ところが、統一教会においては、このアダムとエバの堕落の物語は強烈なリアリティーをもって受け入れられている。それはあたかも自分が実際に堕落の現場に居合わせたかのように、あるいは自分自身が堕落したアダムであり、エバであると感じられるほどに、身につまされる話として受け止められているのである。だからこそアダムとエバの歴史的実在や、罪の遺伝の医学的な証明などなくても、原罪は私の中にある、アダムとエバの罪は私の中に脈々と受け継がれている、と感じることができるのである。このことは統一教会のアダムとエバの物語の解釈が、それだけ人生の実存的な問いかけに対する回答として機能しているということであり、神話の中に潜んでいる普遍的な真理を見事に引き出した解釈であるという証拠ではあるまいか?

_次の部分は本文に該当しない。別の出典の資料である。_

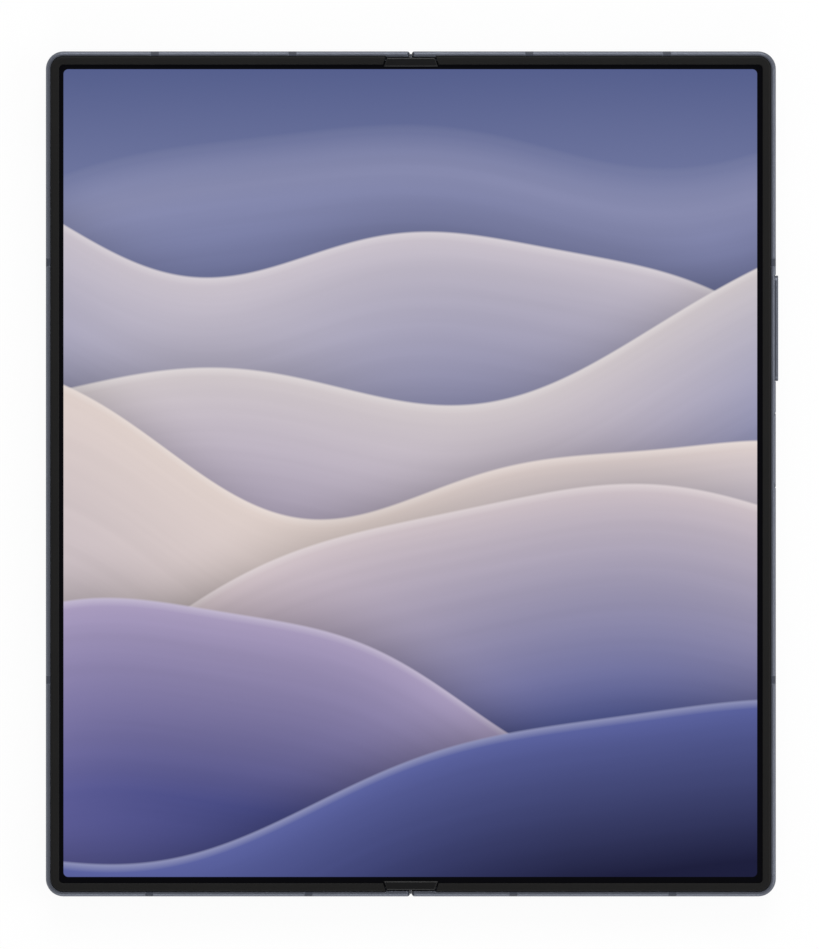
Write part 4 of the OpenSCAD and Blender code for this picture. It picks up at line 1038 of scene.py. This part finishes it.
# %% Flash
ridge_count, ridge_height, ridged_to = 4, 0.06, 2.1
swing = np.cos(np.linspace(0, 2 * math.pi * ridge_count, 43))
ridges = np.stack([np.linspace(0, ridged_to, 43), ridge_height / 2 * (1 - swing)], axis=1)
flash_profile = in_metres(np.concatenate([
    ridges, [(2.22, 0.0), (2.3, 0.08), (2.3, 0.5), (1.9, 0.5), (1.9, 1.9), (0, 1.9)]]))
turned = lathe(flash_profile, middle_of("flash_module"))
flash = piece("flash", turned, flash_plastic, "right_half")
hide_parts("flash_module")

# %% [markdown]
# ## Contacts of the charging socket
# The socket's tongue carries twelve flat contacts on either face, 0.5 mm apart. They could be a
# pattern in the socket's finish. Thin plates of their own are as easy, and their edges catch light.

# %% Contacts
contact_steps = (np.arange(12) - 5.5) * 0.5 * mm  # along the tongue, from its middle
contact_sides = np.array([-0.12, 0.12]) * mm
contact_ends = np.array([[1.6], [5.0]]) * mm  # counted from the mouth inwards
contact_feet = (-0.37 * mm, 0.33 * mm)  # undersides, from the tongue's middle height
contact_t = 0.04 * mm
y = mouth_y + contact_ends
strips = []
for foot in contact_feet:
    for step in contact_steps:
        x = contact_sides + socket_middle.x + step
        z = socket_middle.z + foot
        strips.append(plate(over(x, y, z + contact_t), over(x, y, z)))
piece("socket_contacts", joined(*strips), gold, "right_half")

# %% [markdown]
# ## Floor
# The photograph has a pure white ground. The floor glows white, but only in rays from the camera,
# through glass or in reflections, so that it doesn't light the phone. From below it is transparent.

# %% Floor
floor_half = 6.0
floor_drop = 0.2 * mm  # keeps the floor clear of the phone's back
floor_glow = 0.93  # how much of what is seen is the floor's own white
floor_mesh = bpy.data.meshes.new("floor")
corners = floor_half * np.array([(-1, -1, 0), (1, -1, 0), (1, 1, 0), (-1, 1, 0)])
floor_mesh.from_pydata(corners.tolist(), [], [(0, 1, 2, 3)])
floor = in_scene("floor", floor_mesh)
floor.location.z = -floor_drop

ground, tree, shader = new_material("white_floor")
fill(tree, shader, {"Base Color": (0.98, 0.98, 0.98, 1), "Roughness": 0.9, "Specular IOR Level": 0.1})
rays = add(tree, "ShaderNodeLightPath").outputs
seen = calc(tree, "MAXIMUM", rays["Is Camera Ray"], rays["Is Glossy Ray"])
seen = calc(tree, "MAXIMUM", seen, rays["Is Transmission Ray"])
share = calc(tree, "MULTIPLY", seen, floor_glow)
glow = add(tree, "ShaderNodeEmission", {"Color": white, "Strength": 1.0}).outputs[0]
lifted = add(tree, "ShaderNodeMixShader", {0: share, 1: shader.outputs[0], 2: glow}).outputs[0]
below = add(tree, "ShaderNodeNewGeometry").outputs["Backfacing"]
nothing = add(tree, "ShaderNodeBsdfTransparent").outputs[0]
surface = add(tree, "ShaderNodeMixShader", {0: below, 1: lifted, 2: nothing}).outputs[0]
fill(tree, tree.nodes["Material Output"], {"Surface": surface})
floor_mesh.materials.append(ground)
print("floor:", 2 * floor_half, "m wide")

# %% [markdown]
# ## Sky
# In reflections the sky is bright at the horizon and dim overhead and underfoot, as in a studio with a
# white wall all round and a dark ceiling. Everywhere else it is an even, weak light. The camera itself
# sees it as pure white.

# %% Sky
wall_to, ceiling_from = 0.25, 0.95  # steepness, 0 at the horizon and 1 straight up or down
ceiling = (0.22, 0.22, 0.23, 1)
weak_light = (0.27, 0.27, 0.28, 1)
world = bpy.data.worlds.new("studio")
bpy.context.scene.world = world
world.use_nodes = True
tree = world.node_tree
rays = add(tree, "ShaderNodeLightPath").outputs
mirrored = calc(tree, "MAXIMUM", rays["Is Glossy Ray"], rays["Is Transmission Ray"])
toward = add(tree, "ShaderNodeTexCoord").outputs["Generated"]
steepness = calc(tree, "ABSOLUTE", axes_of(tree, toward)["Z"])
reflected = mix(tree, ramp(tree, steepness, wall_to, ceiling_from), white, ceiling)
light = mix(tree, mirrored, weak_light, reflected)
light = mix(tree, rays["Is Camera Ray"], light, white)
fill(tree, tree.nodes["Background"], {"Color": light})
print("studio:", len(tree.nodes), "nodes")

# %% [markdown]
# ## Lamps
# Four lamps light the metal. They are large, because a large lamp gives rounded metal a broad, soft
# highlight. The strongest stands at the top of the picture and the weakest on the left. The colours
# are shown as they are, without a film-like curve.


# %% Lamps
def lamp(name, place, watts, size=1.2):
    """A soft square lamp that looks at the phone and isn't seen itself."""
    data = bpy.data.lights.new(name, "AREA")
    data.energy = watts
    data.size = size
    made = in_scene(name, data)
    made.location = place
    made.rotation_euler = (-made.location).to_track_quat("-Z", "Y").to_euler()
    made.visible_camera = False
    print(name, watts, "W")


lamp("lamp_top", (0.1, 1.5, 1.3), 21)
lamp("lamp_left", (-1.4, 0.3, 1.4), 3)
lamp("lamp_right", (1.5, -0.1, 1.3), 14)
lamp("lamp_bottom", (-0.1, -1.6, 1.2), 11)
bpy.context.scene.view_settings.view_transform = "Standard"
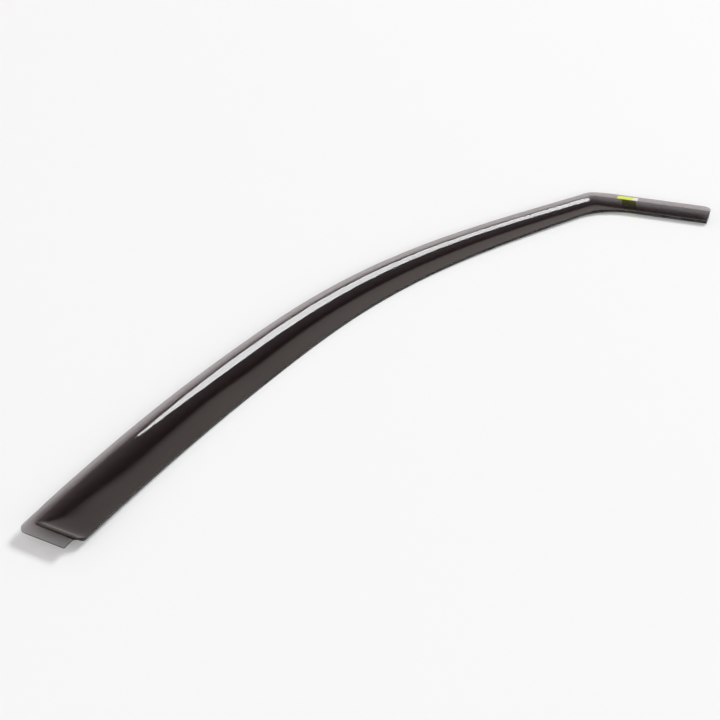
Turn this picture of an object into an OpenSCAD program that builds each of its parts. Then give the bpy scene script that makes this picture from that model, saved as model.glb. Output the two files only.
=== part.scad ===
// Window rain deflector for a car door: one moulded shell and its label.
// It lies with its hollow inner face up, as it rests on a table.
// X runs from the tab end to the leg end, Y points to the frame side, Z is up.

/* [Run] */
// Length of the long step line, from the end step to the corner
run_len = 920; // [600:1:1200]
// Radius of the gentle bow of the whole run
bow_r = 2600; // [1500:50:6000]
// Extra turn where the pillar meets the roof, in degrees
crest_turn = 13.5; // [0:0.5:30]
// Distance from the end step at which the extra turn starts
crest_from = 370; // [100:5:600]
// Distance from the end step at which the extra turn ends
crest_to = 800; // [500:5:860]

/* [Corner and leg] */
// Angle between the run and the leg, in degrees
corner_turn = 56; // [30:1:80]
// Radius of the step line at the corner
corner_r = 12; // [6:0.5:30]
// Radius of the free edge at the corner
free_r = 62; // [30:1:90]
// Length of the leg after the corner
leg_len = 138; // [80:1:220]
// Width of the blade along the leg
leg_w = 22; // [14:0.5:40]

/* [Blade] */
// Width of the blade at the tab end
blade_w = 51; // [35:0.5:80]
// Width of the blade at the corner
corner_w = 27.5; // [20:0.5:50]
// How late along the run the blade narrows
taper_pow = 2.6; // [1:0.1:4]
// Thickness of the blade
blade_t = 3; // [2:0.1:4]
// Rounding of the free edge
edge_r = 0.2; // [0.1:0.1:1.2]

/* [Stand-off] */
// Distance from the step line to the start of the rounded ridge
ridge_from = 1.6; // [0:0.1:4]
// Width of the rounded ridge, down to the steepest place of the step
ridge_w = 4; // [2:0.1:6]
// Steepest fall of the step near the tab end, as drop over distance
steep_tab = 0.38; // [0.2:0.01:1]
// Steepest fall of the step along the run
steep_run = 0.95; // [0.4:0.01:1.4]
// Steepest fall of the step at the corner and along the leg
steep_leg = 0.86; // [0.4:0.01:1.2]
// Reach of the cove at the foot of the step at the tab end
cove_tab = 7; // [3:0.1:12]
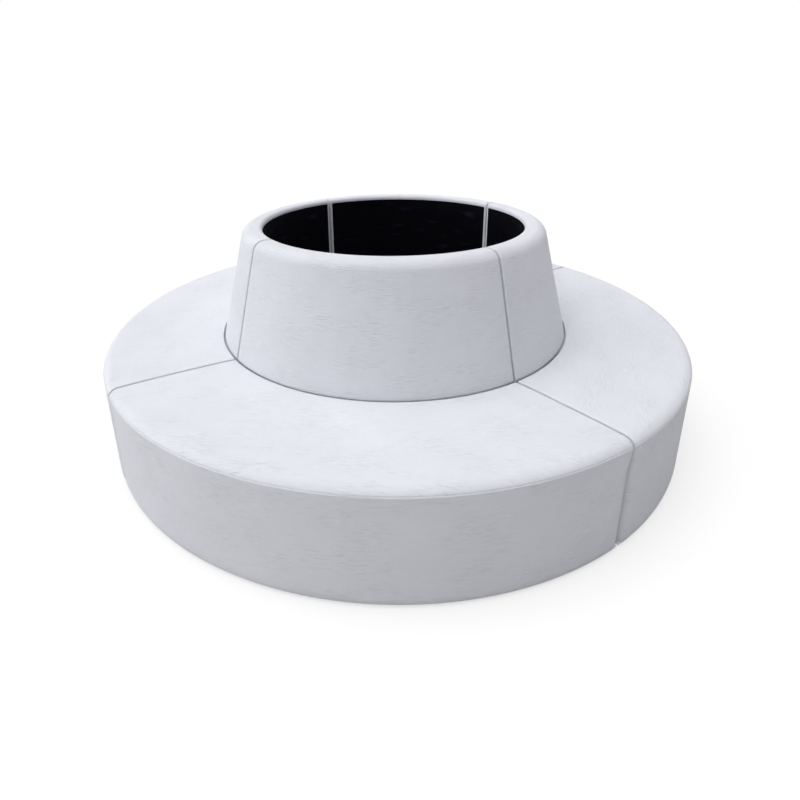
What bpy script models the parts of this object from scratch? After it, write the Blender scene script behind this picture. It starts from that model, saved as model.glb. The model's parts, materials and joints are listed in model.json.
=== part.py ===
"""A round sofa of four quarter modules, each a seat and a sloped back in one, round an open well.

Metres, +Z up. The origin is on the floor at the middle of the well. The front module faces -Y, and the
other three are the same module turned about Z, so every piece is first made in the front module's place.
"""

import math

import bmesh
import bpy
from mathutils import Matrix, Vector

# The whole sofa
MODULE_NAMES = ("front", "right", "rear", "left")
OUTER_RADIUS = 1.35
SEAT_HEIGHT = 0.43
SEAT_DEPTH = 0.52
TOTAL_HEIGHT = 0.933
BACK_RUN = 0.126
RIM_WIDTH = 0.087
JOINT_GAP = 0.004

# Soft edges
SEAT_EDGE_RADIUS = 0.03
SEAT_CROWN = 0.008
RIM_OUTER_RADIUS = 0.05
RIM_INNER_RADIUS = 0.018
JOINT_EDGE_RADIUS = 0.010

# Cloth
FABRIC = 0.0025
LINING = 0.0015
DUST_CLOTH = 0.001
WELL_STRIP = 0.016
WELL_ROLL = 0.022

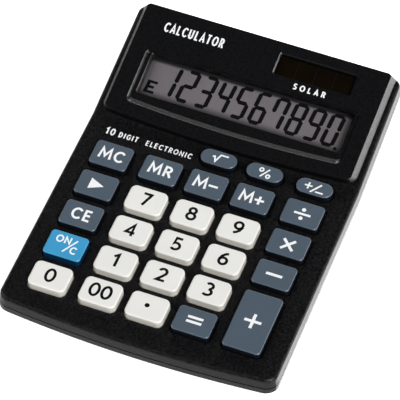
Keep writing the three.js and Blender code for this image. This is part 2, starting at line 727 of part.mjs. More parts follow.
const capacitor = addMesh(deck, "capacitor", turned([
  [0, 0], [1.7, 0], [2.0, 0.3], [2.0, 4.4], [1.7, 4.7], [0, 4.7]], 16), "steel");
capacitor.position.set(24, 70, PCB_BOTTOM - GAP);
capacitor.rotation.x = Math.PI;

const contactTop = PCB_BOTTOM - GAP;
const cellTop = contactTop - 0.2 - GAP;
const cell = BUTTON_CELL;
addMesh(deck, "cell_contact", post(cell.x, cell.v, 3.0, contactTop - 0.2, contactTop, 16), "steel");
addMesh(deck, "button_cell", turned([
  [0, -cell.thickness], [cell.radius - 0.4, -cell.thickness],
  [cell.radius, -cell.thickness + 0.4], [cell.radius, -0.6], [cell.radius - 0.8, -0.35],
  [cell.radius - 1.2, 0], [0, 0]], 20), "steel").position.set(cell.x, cell.v, cellTop);
addMesh(deck, "cell_clip", makeClip(), "steel");

addMesh(head, "solar_lead_red", leadGeometry([
  [12, 37.8, -0.05], [12, 37.6, -1.6], [12.6, 36.6, -5.6], [13.5, 32.5, -9.5],
  [14.5, 22, -11.2], [15, 12.5, -11.5]]), "wire_red");
addMesh(head, "solar_lead_black", leadGeometry([
  [28, 37.8, -0.05], [28, 37.6, -1.6], [27.4, 36.6, -5.6], [26.5, 32.5, -9.5],
  [25.5, 22, -11.2], [25, 12.5, -11.5]]), "wire_black");

for (const [place, spot, bossBottom, length] of [
  ["front", CASE_SCREWS_FRONT, FRONT_BOSS_BOTTOM, 4.0],
  ["rear", CASE_SCREWS_REAR, REAR_BOSS_BOTTOM, 8.0]]) {
  for (const [sideName, side] of [["left", -1], ["right", 1]]) {
    addMesh(calculator, `case_screw_${place}_${sideName}`,
      screwGeometry(1.9, 1.3, 1.0, length), "steel")
      .position.set(side * spot.x, spot.y, bossBottom - 1.7 - GAP);
  }
}

for (const [sideName, side] of [["left", -1], ["right", 1]]) {
  addMesh(deck, `board_screw_${sideName}`, screwGeometry(1.8, 1.0, 0.7, 4.6), "steel")
    .position.set(side * PCB_SCREW.x, PCB_SCREW.v, PCB_BOTTOM - GAP);
}

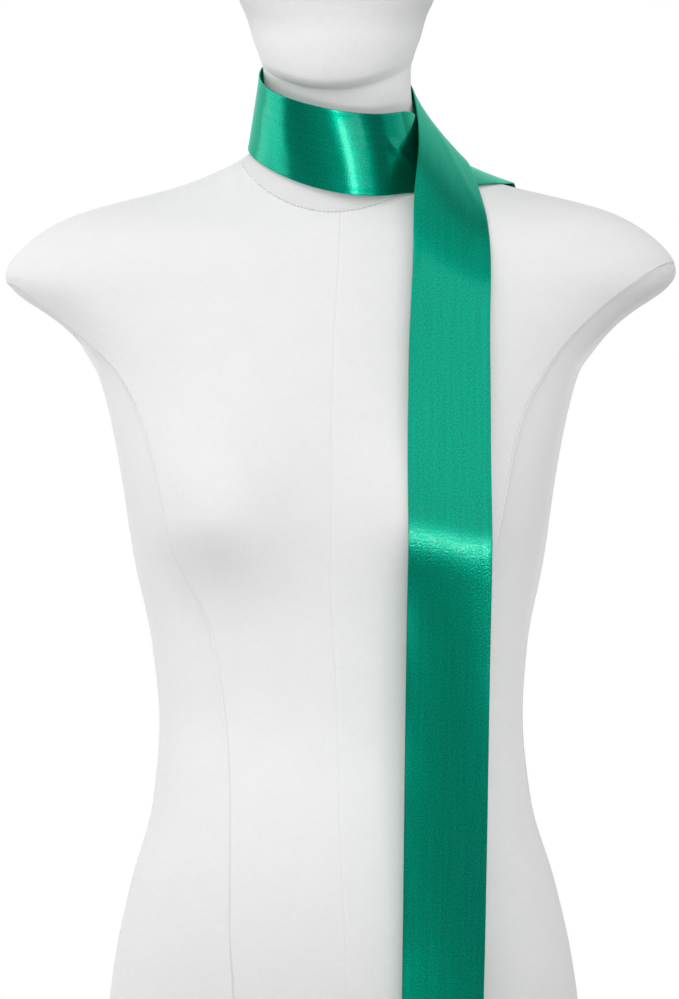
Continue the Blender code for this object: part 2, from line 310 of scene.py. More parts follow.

「統一原理」の原罪に対する理解については、詳しくは『原理講論』の「堕落論」に譲るが、一言でいえばそれは「愛の過ち」であったということだ。今日でも「禁断の木の実を取って食べる」といえば性関係を連想させるが、それだけ聖書の物語は堕落が性的なものであったことを暗示させる要素に満ちている。愛と性の問題は誰もが避けて通ることのできない重大な問題であると同時に、人間の罪や汚れと深く結びついている。だからこそ愛と性の過ちが人間の罪悪の根本原因であったという主張は、我々の魂を揺さぶるものをもっている。これを「統一原理」はハッキリと述べた。

現代は愛の危機の時代である。だから人々は愛の問題に関して実存的な問いかけをもっており、回答を待ち望んでいた。そこに「統一原理」はアダムとエバの物語をモチーフとして、見事な回答を提示してみせたのである。